## start AVAILABLE DATA
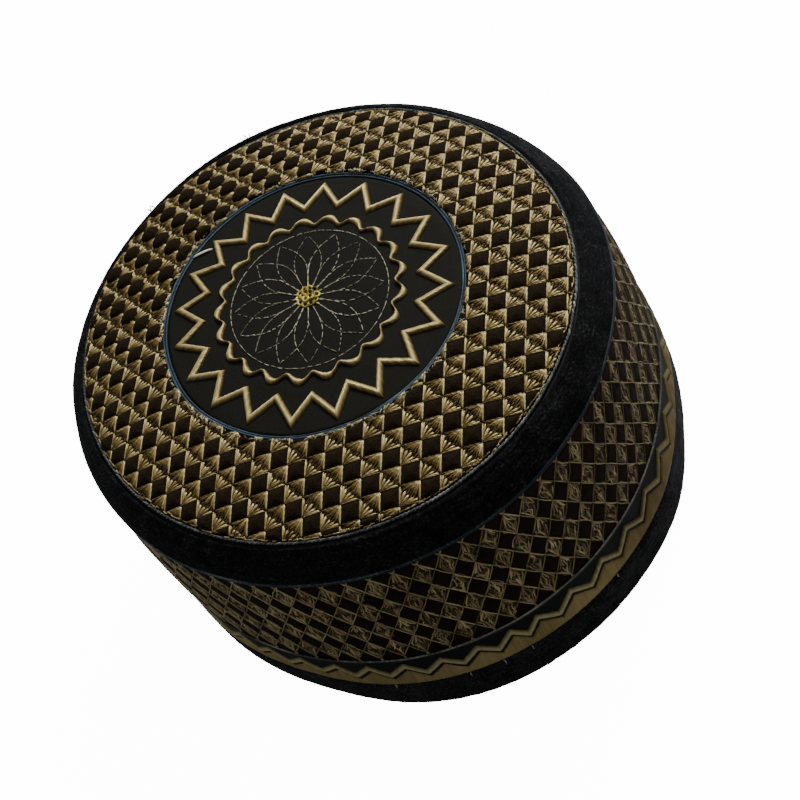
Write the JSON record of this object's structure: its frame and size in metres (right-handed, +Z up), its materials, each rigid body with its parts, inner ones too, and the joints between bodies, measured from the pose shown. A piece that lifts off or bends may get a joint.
## end AVAILABLE DATA
## start AVAILABLE DATA
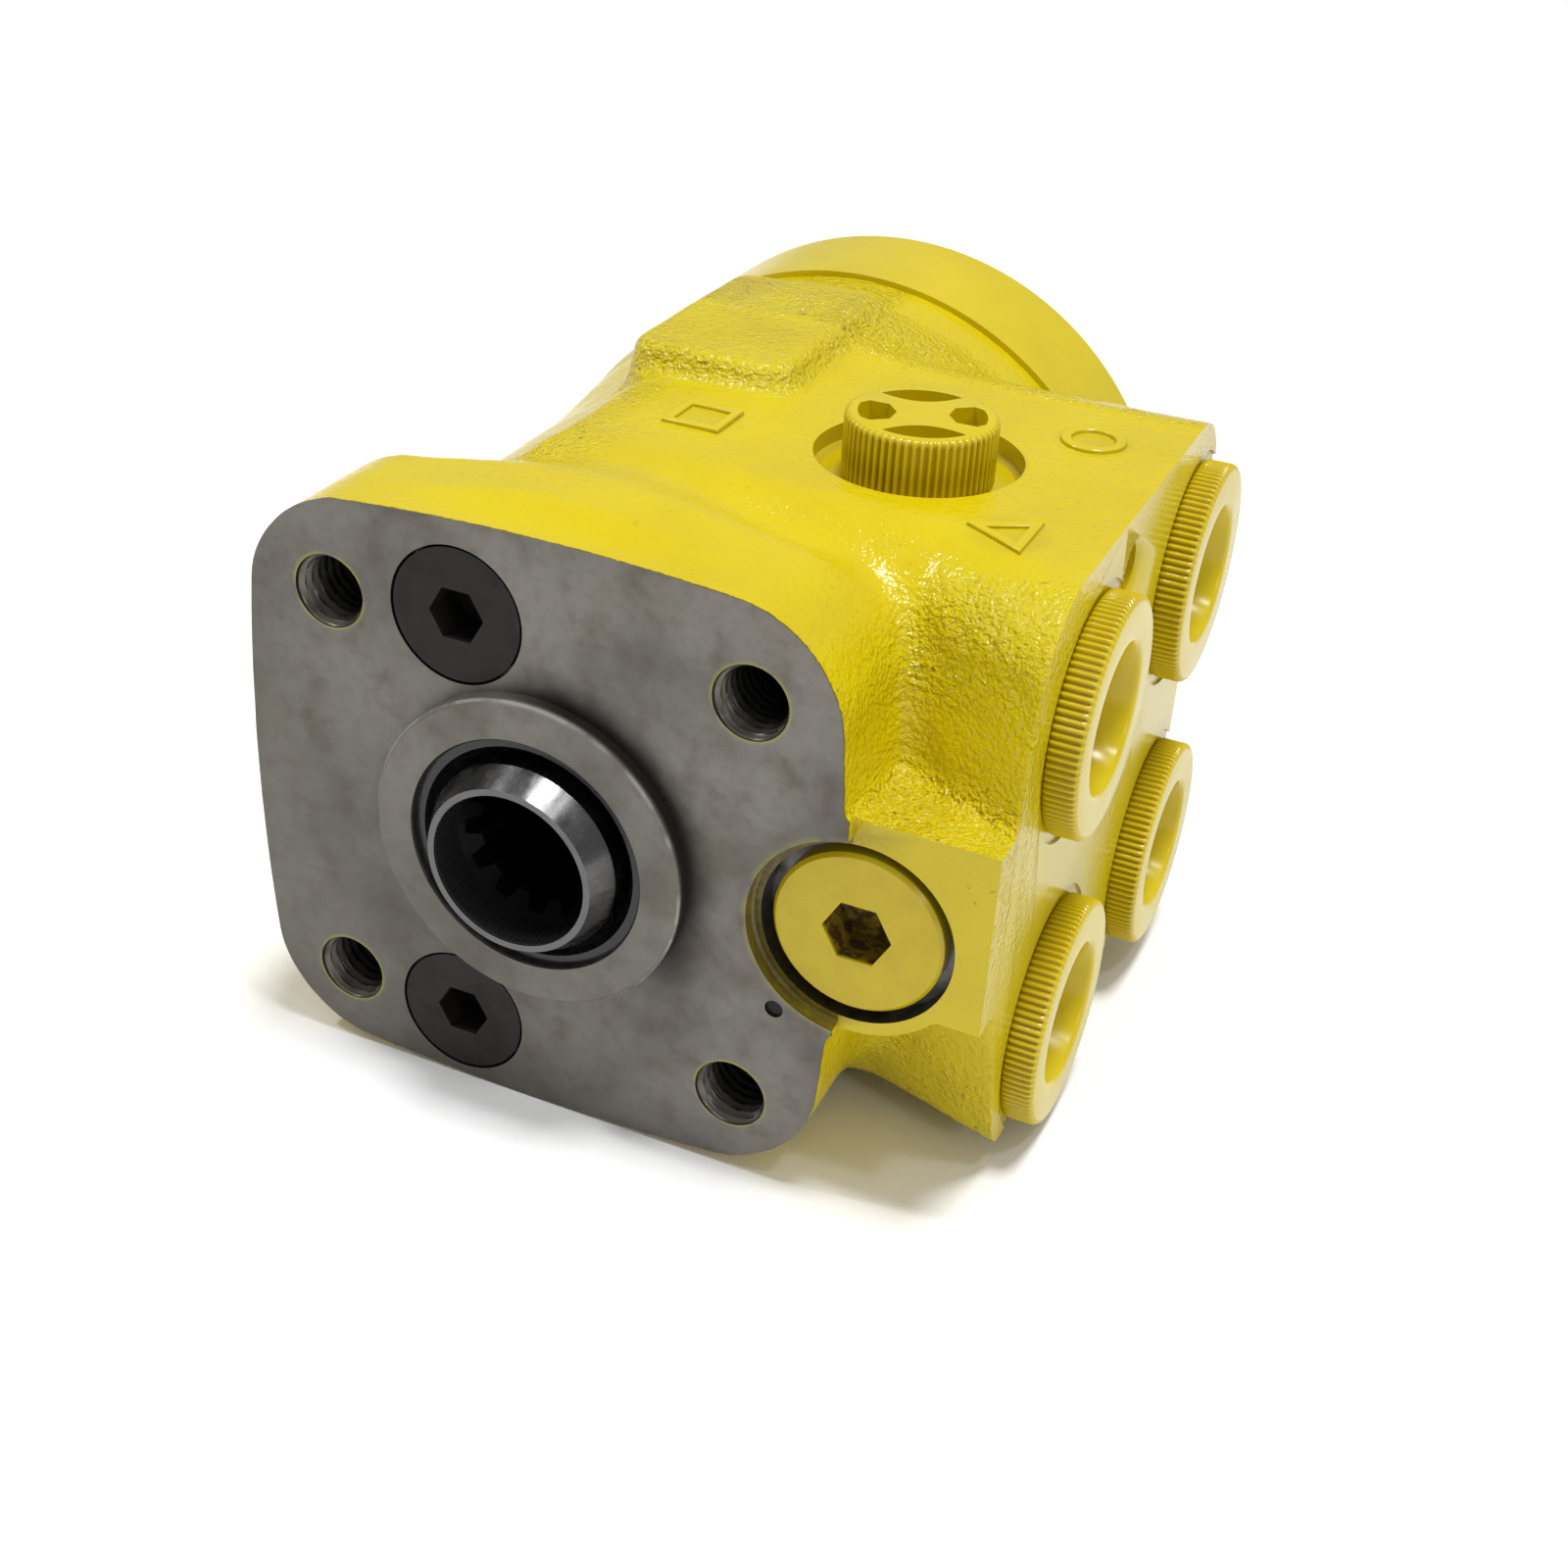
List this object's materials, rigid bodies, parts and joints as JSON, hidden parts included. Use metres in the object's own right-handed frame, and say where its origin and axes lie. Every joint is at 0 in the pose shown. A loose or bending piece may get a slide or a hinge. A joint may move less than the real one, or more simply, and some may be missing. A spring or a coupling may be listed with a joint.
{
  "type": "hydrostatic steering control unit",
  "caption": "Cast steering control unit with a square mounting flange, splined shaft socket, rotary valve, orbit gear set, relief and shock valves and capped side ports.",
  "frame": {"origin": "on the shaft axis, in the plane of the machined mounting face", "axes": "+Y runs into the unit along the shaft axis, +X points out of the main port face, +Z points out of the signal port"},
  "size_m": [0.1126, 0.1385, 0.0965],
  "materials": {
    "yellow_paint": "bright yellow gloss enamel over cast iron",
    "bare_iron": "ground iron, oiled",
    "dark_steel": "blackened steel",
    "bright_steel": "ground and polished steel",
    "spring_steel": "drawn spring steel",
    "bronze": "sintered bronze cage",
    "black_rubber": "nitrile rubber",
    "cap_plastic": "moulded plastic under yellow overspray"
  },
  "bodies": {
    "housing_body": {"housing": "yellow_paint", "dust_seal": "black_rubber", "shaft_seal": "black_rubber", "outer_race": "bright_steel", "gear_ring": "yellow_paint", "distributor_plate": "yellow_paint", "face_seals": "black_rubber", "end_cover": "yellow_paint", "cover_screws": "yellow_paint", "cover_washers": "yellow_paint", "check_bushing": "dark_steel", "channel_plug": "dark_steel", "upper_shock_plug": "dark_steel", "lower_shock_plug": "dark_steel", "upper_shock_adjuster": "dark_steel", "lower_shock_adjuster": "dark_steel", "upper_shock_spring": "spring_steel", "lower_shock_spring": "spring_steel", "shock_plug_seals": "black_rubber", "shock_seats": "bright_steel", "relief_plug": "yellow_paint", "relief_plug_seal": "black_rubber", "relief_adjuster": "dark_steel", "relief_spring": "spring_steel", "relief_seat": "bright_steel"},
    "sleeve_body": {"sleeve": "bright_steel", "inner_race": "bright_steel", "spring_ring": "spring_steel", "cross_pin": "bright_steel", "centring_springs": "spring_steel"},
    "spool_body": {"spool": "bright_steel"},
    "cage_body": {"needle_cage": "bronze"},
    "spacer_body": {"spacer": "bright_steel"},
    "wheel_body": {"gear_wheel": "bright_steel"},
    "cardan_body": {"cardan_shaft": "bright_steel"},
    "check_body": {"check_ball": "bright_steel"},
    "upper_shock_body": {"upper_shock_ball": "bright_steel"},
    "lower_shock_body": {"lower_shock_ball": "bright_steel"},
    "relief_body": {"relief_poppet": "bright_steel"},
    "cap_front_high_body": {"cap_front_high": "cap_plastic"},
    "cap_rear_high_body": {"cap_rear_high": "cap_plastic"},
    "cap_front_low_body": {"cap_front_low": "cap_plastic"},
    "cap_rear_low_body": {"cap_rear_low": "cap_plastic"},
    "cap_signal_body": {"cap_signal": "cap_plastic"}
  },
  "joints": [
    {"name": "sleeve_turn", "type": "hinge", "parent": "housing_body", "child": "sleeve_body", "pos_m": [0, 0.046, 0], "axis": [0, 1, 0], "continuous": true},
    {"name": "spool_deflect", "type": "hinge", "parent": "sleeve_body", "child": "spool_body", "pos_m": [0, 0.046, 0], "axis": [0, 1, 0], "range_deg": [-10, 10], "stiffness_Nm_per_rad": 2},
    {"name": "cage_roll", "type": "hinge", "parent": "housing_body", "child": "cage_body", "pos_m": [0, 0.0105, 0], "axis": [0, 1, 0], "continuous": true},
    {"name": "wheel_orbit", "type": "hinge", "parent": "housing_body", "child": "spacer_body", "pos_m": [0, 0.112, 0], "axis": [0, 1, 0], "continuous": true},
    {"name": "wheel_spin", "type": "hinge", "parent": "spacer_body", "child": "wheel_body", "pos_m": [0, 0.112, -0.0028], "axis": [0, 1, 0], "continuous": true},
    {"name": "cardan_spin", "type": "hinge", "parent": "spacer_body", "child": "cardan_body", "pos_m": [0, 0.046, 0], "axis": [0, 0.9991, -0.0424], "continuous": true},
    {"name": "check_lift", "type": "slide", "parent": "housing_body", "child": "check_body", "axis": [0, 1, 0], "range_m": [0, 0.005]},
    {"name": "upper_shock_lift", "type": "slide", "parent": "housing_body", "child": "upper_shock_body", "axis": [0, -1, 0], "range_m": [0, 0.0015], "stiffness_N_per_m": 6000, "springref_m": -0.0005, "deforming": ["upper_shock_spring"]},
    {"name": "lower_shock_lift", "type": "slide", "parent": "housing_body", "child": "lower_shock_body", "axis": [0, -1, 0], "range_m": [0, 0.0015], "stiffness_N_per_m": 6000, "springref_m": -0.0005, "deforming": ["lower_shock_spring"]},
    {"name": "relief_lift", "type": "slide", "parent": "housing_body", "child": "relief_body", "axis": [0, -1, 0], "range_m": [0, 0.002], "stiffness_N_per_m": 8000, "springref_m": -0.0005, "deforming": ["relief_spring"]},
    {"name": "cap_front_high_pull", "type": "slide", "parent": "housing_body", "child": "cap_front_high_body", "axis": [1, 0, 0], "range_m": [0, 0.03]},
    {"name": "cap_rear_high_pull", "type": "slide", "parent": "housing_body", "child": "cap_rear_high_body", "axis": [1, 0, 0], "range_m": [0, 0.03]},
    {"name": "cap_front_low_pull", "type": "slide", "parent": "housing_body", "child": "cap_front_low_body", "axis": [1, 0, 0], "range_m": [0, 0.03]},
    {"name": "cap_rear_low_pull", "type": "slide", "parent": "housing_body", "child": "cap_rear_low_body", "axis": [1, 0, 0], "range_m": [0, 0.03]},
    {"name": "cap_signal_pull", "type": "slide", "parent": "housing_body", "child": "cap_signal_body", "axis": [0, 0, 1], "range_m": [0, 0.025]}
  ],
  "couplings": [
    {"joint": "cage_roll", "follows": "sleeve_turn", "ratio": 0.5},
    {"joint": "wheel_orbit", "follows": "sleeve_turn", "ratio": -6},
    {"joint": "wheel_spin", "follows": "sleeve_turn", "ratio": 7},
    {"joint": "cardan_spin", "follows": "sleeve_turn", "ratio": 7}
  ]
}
## end AVAILABLE DATA
## start AVAILABLE DATA
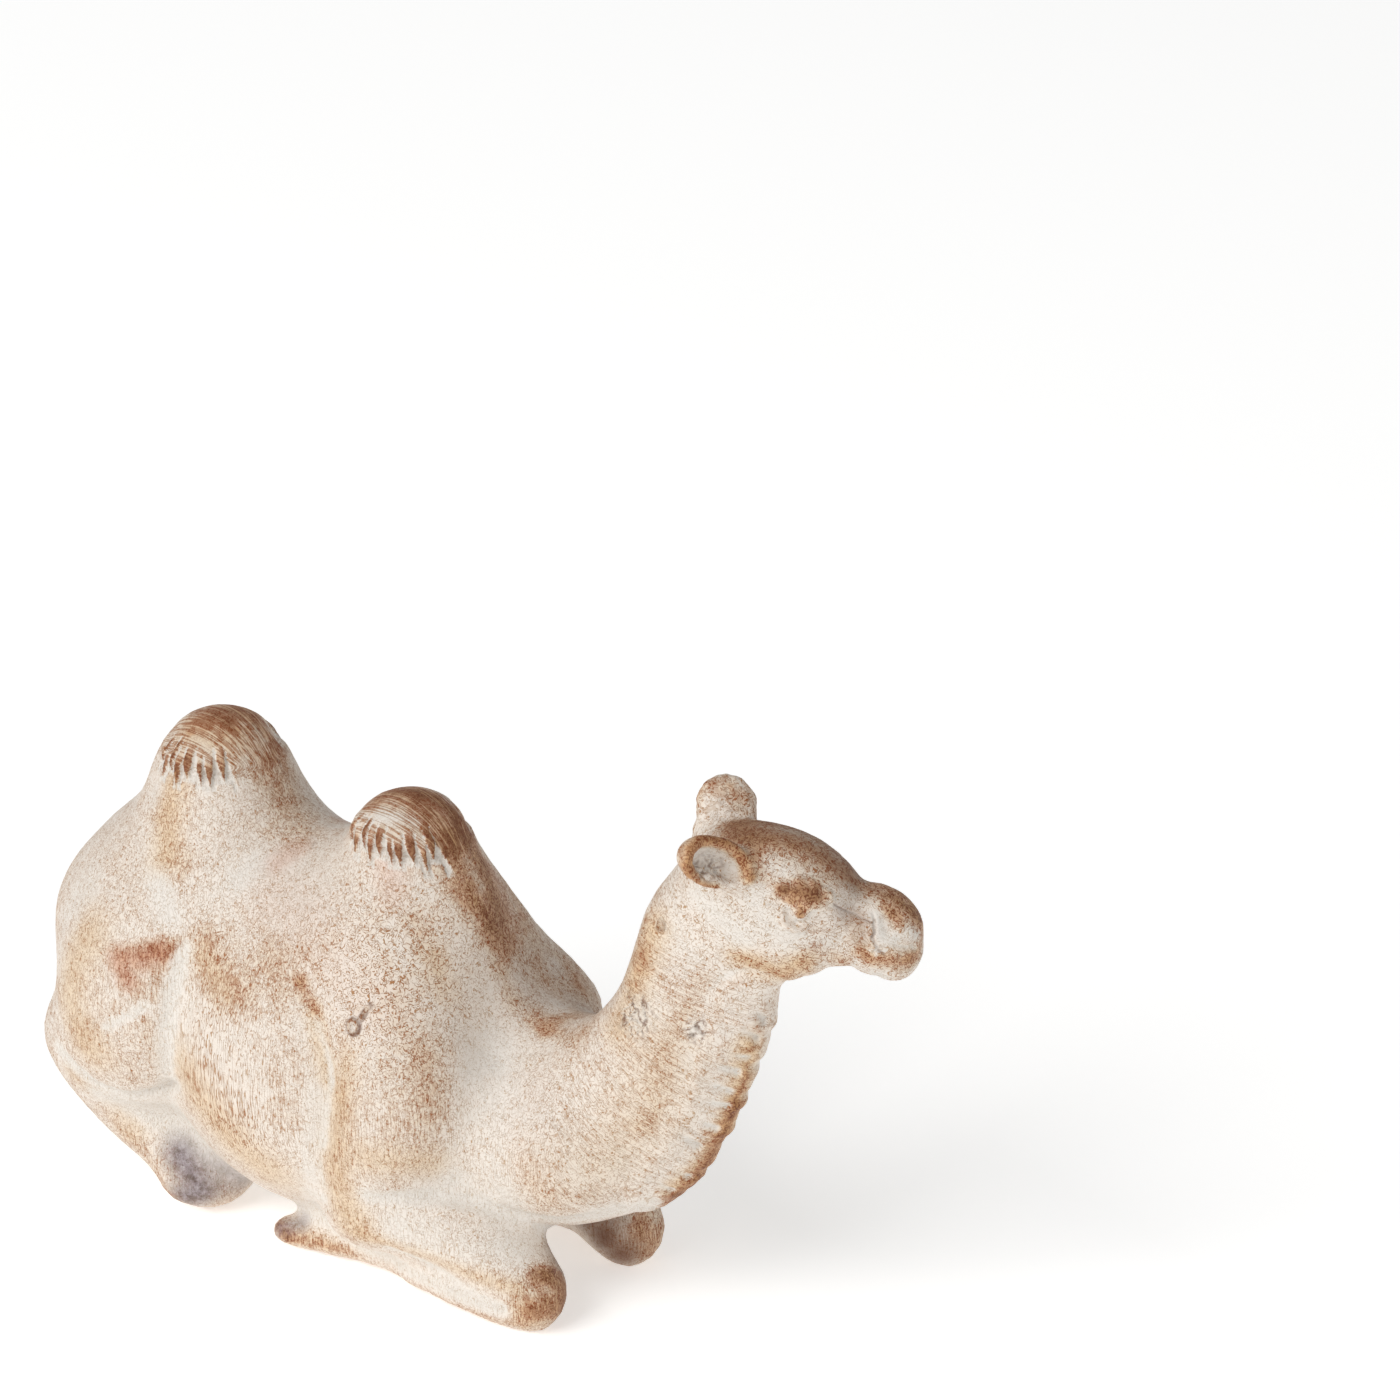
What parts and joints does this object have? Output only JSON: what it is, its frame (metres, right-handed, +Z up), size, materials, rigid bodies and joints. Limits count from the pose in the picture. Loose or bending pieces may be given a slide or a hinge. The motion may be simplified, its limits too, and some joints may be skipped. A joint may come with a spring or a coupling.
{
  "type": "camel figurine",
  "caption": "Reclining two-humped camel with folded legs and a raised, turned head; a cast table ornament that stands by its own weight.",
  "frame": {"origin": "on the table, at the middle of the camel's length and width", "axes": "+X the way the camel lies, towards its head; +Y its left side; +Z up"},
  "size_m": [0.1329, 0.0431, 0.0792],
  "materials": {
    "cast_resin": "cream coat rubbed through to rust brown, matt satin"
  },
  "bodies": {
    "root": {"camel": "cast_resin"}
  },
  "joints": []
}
## end AVAILABLE DATA
• [TO BE DONE]:
In the entries above, identify every line with the word "that". Copy those lines.

• [SOLUTION TO THIS EXERCISE]:
Write the JSON record of this object's structure: its frame and size in metres (right-handed, +Z up), its materials, each rigid body with its parts, inner ones too, and the joints between bodies, measured from the pose shown. A piece that lifts off or bends may get a joint.
  "caption": "Reclining two-humped camel with folded legs and a raised, turned head; a cast table ornament that stands by its own weight.",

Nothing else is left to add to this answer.